Instead -- and, admittedly, just as appropriately -- the SEC is taking a dim view of the hacks and scam artists who have been ripping off millions of Americans via cryptocurrency Ponzi schemes.
As reported Monday by CNBC, the agency has charged 11 people "for their roles in creating and promoting an allegedly fraudulent crypto and Ponzi scheme" that took in more than $300 million from millions of retail investors around the world, including many in the U.S.

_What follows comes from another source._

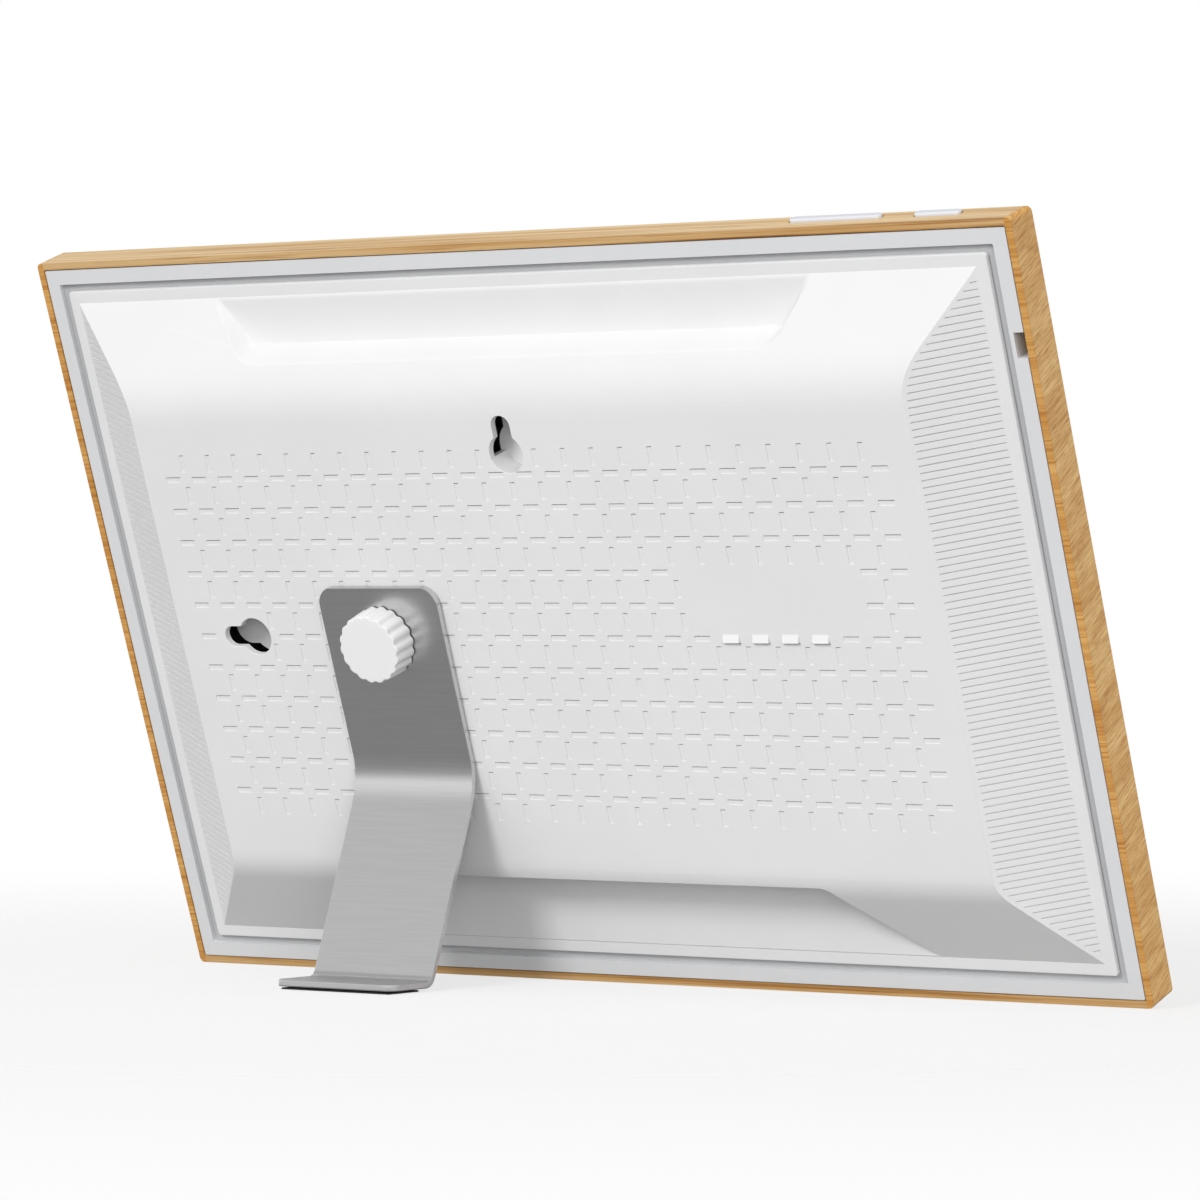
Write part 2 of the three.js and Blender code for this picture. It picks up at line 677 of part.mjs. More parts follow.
// The bent strip's section, down its rear face and back up its front face.
function strapSection() {
  const { down, leg, foot, rearY, kickCorner, heelCorner, toe } = strapPath();
  const { thickness, kickRadius, heelRadius } = STAND;
  const up = down.clone().negate();
  const legBack = leg.clone().negate();
  const footBack = foot.clone().negate();
  const underToe = toe.clone().add(through(foot, thickness));
  const frontHeel = frontCorner(heelCorner, leg, foot, thickness);
  const frontKick = frontCorner(kickCorner, down, leg, thickness);
  const outline = new THREE.Shape();
  outline.moveTo(rearY - thickness, STAND.aboveAxis);
  outline.lineTo(rearY, STAND.aboveAxis);
  bend(outline, kickCorner, down, leg, kickRadius, true);
  bend(outline, heelCorner, leg, foot, heelRadius, true);
  outline.lineTo(toe.x, toe.y);
  outline.lineTo(underToe.x, underToe.y);
  bend(outline, frontHeel, footBack, legBack, heelRadius + thickness, false);
  bend(outline, frontKick, legBack, up, kickRadius + thickness, false);
  return outline;
}

function buildStand() {
  const half = STAND.width / 2;
  const strap = barX(strapSection(), STAND.x - half, STAND.x + half, 5);
  // The top corners are rounded in the frame's plane, the toe's corners in the ground's plane.
  const length = FRAME.height;
  const topMiddle = STAND.aboveAxis - length / 2;
  const topPlan = roundRect(STAND.width, length, STAND.corner, STAND.x, topMiddle);
  const toeMiddle = STAND.toeY - length / 2;
  const toePlan = roundRect(STAND.width, length, STAND.toeCorner, STAND.x, toeMiddle);
  const body = strap
    .intersect(plateY(topPlan, -length, length))
    .intersect(blockZ(toePlan, -length, length).rotate([LEAN, 0, 0]))
    .subtract(rodY(STAND.x, 0, THREAD.hole, 0, BUMP.top + CLEAR_Y));
  piece('stand_bracket', body, 0x9b9c9e, 0.35, 1);
}

// The rubber pad under the foot, along the ground, back from the toe.
function buildPad() {
  const { foot, toe } = strapPath();
  const top = STAND.thickness + GAP;
  const bottom = top + PAD.thickness;
  const at = (back, below) => {
    const point = toe.clone().addScaledVector(foot, -back).add(through(foot, below));
    return [point.x, point.y];
  };
  const section = polygon([
    at(PAD.inset + PAD.length, top),
    at(PAD.inset + PAD.length, bottom),
    at(PAD.inset, bottom),
    at(PAD.inset, top),
  ]);
  const half = STAND.width / 2 - PAD.sideInset;
  piece('foot_pad', barX(section, STAND.x - half, STAND.x + half), 0x1c1c1c, 0.9);
}

// ---- knob ----

function flutedOutline() {
  const points = [];
  const steps = KNOB.flutes * 6;
  for (let i = 0; i < steps; i += 1) {
    const angle = (i / steps) * Math.PI * 2;
    const radius = KNOB.radius - KNOB.flute * (0.5 - 0.5 * Math.cos(angle * KNOB.flutes));
    points.push([STAND.x + radius * Math.cos(angle), radius * Math.sin(angle)]);
  }
  return polygon(points);
}

// The thumb knob, the screw moulded into it, and the washer in its underside.
function buildKnob() {
  const knobY = BUMP.top + GAP + STAND.thickness + GAP;
  const screwEnd = knobY + KNOB.screwDepth;
  const hole = (y0, y1) => rodY(STAND.x, 0, THREAD.hole, y0, y1);
  const seat = rodY(
    STAND.x,
    0,
    WASHER.radius + WASHER.play,
    knobY - PAST,
    knobY + WASHER.thickness + GAP,
  );
  const knob = plateY(flutedOutline(), knobY, knobY + KNOB.height)
    .subtract(seat)
    .subtract(hole(knobY - PAST, screwEnd + GAP));
  piece('stand_knob', knob, 0xf4f4f4, 0.45);
  piece('knob_screw', rodY(STAND.x, 0, THREAD.radius, THREAD.tipY, screwEnd), 0x9ea1a4, 0.3, 1);
  const washer = rodY(STAND.x, 0, WASHER.radius, knobY, knobY + WASHER.thickness)
    .subtract(hole(knobY - PAST, knobY + PAST));
  piece('knob_washer', washer, 0xc6c8ca, 0.3, 1);
}

// The brass thread set in the cover's boss.
function buildInsert() {
  const insert = rodY(STAND.x, 0, INSERT.radius, INSERT.endY, BUMP.top - GAP)
    .subtract(rodY(STAND.x, 0, THREAD.hole, 0, CLEAR_Y));
  piece('thread_insert', insert, 0xb08d4a, 0.35, 1);
}

// ---- buttons ----

// A pill with a stop bar inside the wall, and a nub over each switch.
function buildButton(name, button, presses) {
  const top = FRAME.height / 2 + BUTTON.proud;
  const cap = roundRect(button.length, BUTTON.width, BUTTON.width / 2 - 0.01, button.x, BUTTON.y);
  const half = button.length / 2 + STOP.overhang;
  const bar = box(
    button.x - half,
    button.x + half,
    BUTTON.y - STOP.halfDepth,
    BUTTON.y + STOP.halfDepth,
    STOP.bottomZ,
    STOP.bottomZ + STOP.height,
  );
  const nubTop = STOP.bottomZ + STOP.height / 2;
  const nubs = presses.map((dx) => (
    rodZ(button.x + dx, BUTTON.y, STOP.nub, STOP.bottomZ - STOP.nubDrop, nubTop)
  ));
  const body = wasm.Manifold.union([blockZ(cap, STOP.bottomZ, top), bar, ...nubs]);
  piece(name, body, 0xf3f3f3, 0.25);
}

// ---- assembly ----

buildSurround();
buildDisplay();
buildTray();
buildRing();
buildCover();
buildMainBoard();
buildShieldCan();
buildPort('usb_c_port', USB, usbY);
buildPort('card_slot', CARD, cardY);
buildSpeaker();
buildButtonBoard();
buildLcdFlex();
buildAntenna();
buildStand();
buildPad();
buildKnob();
buildInsert();
buildButton('power_button', POWER, [0]);
buildButton('volume_rocker', VOLUME, [-VOLUME.press, VOLUME.press]);

frame.rotation.x = -lean;
root.updateMatrixWorld(true);
const bounds = new THREE.Box3().setFromObject(root, true);
const middle = bounds.getCenter(new THREE.Vector3());
frame.position.set(-middle.x, -middle.y, -bounds.min.z);

export default root;
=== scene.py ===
import json
import math

import bmesh
import bpy
from mathutils import Matrix, Vector


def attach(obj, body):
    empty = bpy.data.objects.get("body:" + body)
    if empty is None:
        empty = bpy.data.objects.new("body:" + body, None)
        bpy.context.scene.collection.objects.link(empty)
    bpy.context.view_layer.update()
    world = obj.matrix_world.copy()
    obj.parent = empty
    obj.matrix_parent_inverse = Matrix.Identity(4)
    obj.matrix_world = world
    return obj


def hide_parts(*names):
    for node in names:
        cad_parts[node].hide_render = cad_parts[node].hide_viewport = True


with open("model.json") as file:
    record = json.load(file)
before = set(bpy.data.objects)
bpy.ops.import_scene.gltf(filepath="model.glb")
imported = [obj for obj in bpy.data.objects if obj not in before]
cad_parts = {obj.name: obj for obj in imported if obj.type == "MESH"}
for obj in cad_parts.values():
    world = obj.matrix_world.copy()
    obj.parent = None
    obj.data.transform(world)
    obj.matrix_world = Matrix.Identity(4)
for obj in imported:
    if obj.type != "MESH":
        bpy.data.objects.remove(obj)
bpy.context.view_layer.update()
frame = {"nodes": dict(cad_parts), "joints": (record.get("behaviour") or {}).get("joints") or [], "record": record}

# ---- the upright frame: x across, y to the rear, z up, in millimetres, from the middle of the
# surround's rear plane; it leans back about x ----

MM = 0.001
KNOB_X = 42.75
KNOB_Y = 11.0
knob_joint = next(joint for joint in frame["joints"] if joint["name"] == "knob_turn")
knob_axis = Vector(knob_joint["axis"])
LEAN = math.atan2(-knob_axis.z, knob_axis.y)
lean_turn = Matrix.Rotation(-LEAN, 4, "X")
origin = Vector(knob_joint["pos_m"]) - lean_turn @ Vector((KNOB_X * MM, KNOB_Y * MM, 0))
UPRIGHT = Matrix.Translation(origin) @ lean_turn

FRAME_WIDTH = 260.0
FRAME_HEIGHT = 174.6
GAP = 0.3
PAD_THICKNESS = 0.4

COVER_WIDTH = 245.3
COVER_HEIGHT = 160.4
COVER_CORNER = 0.8
RIM_THICKNESS = 1.0
BUMP_HALF_WIDTH = 120.0
BUMP_TOP_HALF_WIDTH = 102.9
BUMP_HALF_HEIGHT = 77.4
PLATEAU = 10.95
SLOPE = math.radians(28.4)
UPPER_RADIUS = 25.0
LOWER_RADIUS = 15.0
SHELL = 2.0
SHELL_BASE = 3.4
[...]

The scheme, which was called Forsage, was billed as a decentralized smart contract platform, the outlet reported, which permitted millions of retail investors to make transactions through smart contracts that operated on several blockchains including ethereum, tron, and finance. However, behind the scenes, the SEC alleges that for more than two years the scheme really operated like your run-of-the-mill pyramid setup whereby investors earned profits by recruiting others to take part.
The SEC said in a statement that Forsage was nothing more than a stereotypical Ponzi system where it allegedly utilized assets from new investors to pay off others who got in sooner.
“As the complaint alleges, Forsage is a fraudulent pyramid scheme launched on a massive scale and aggressively marketed to investors,” noted Carolyn Welshhans, acting chief of the SEC’s Crypto Assets and Cyber Unit.
“Fraudsters cannot circumvent the federal securities laws by focusing their schemes on smart contracts and blockchains," Welshhans added.
Through its support form, Forsage did not offer any method of contacting the company. Also, the firm made no comment, CNBC reported.
Of the 11 people charged, four of them are founders of Forsage. Where they are located currently is not known, but their last known locations were Russia, the Georgia republic and Indonesia.
In addition, the stock watch agency also charged three U.S.-based promoters who touted Forsage on their social media platforms, though they were not identified by the SEC in its press release.
CNBC noted further:
Forsage was in launched in Jan. 2020, and regulators around the world had tried a couple different times to shut it down since then. Cease-and-desist actions were brought against Forsage first in Sept. of 2020 by the Securities and Exchange Commission of the Philippines, and later, in Mar. 2021, by the Montana Commissioner of Securities and Insurance. Despite this, the defendants allegedly continued to promote the scheme while denying the claims in several YouTube videos and by other means.
Two of the defendants, both of whom did not admit or deny the allegations, agreed to settle the charges, subject to court approval.
As for Paul Pelosi, his most recent 'convenient' trade was the multimillion-dollar purchase of stock in U.S. computer chip maker NVIDIA as Nancy Pelosi and Congress were debating a measure that would provide tens of billions of taxpayer dollars in subsidies for American chip makers as means of moving away from Chinese chips as the two countries appear to be on a military collision course over Taiwan.
Because of all the attention that purchase got, he was forced to sell his shares at a loss, but that hasn't stopped Republicans from vowing to investigate the Pelosis and their perfectly-timed stock trading.
House Minority Leader Kevin McCarthy (R-Calif.), who is likely to become Speaker if the GOP retakes control of the House in November, said that there will be an investigation into the Pelosis if the GOP is victorious in the midterms.
“I would look all the way through it,” he said of a Democrat proposal to ban stock trading for spouses of Congress members. “What I’ve told everybody is we will come back, and we will not only investigate this, we will come back with a proposal to change the current behavior.”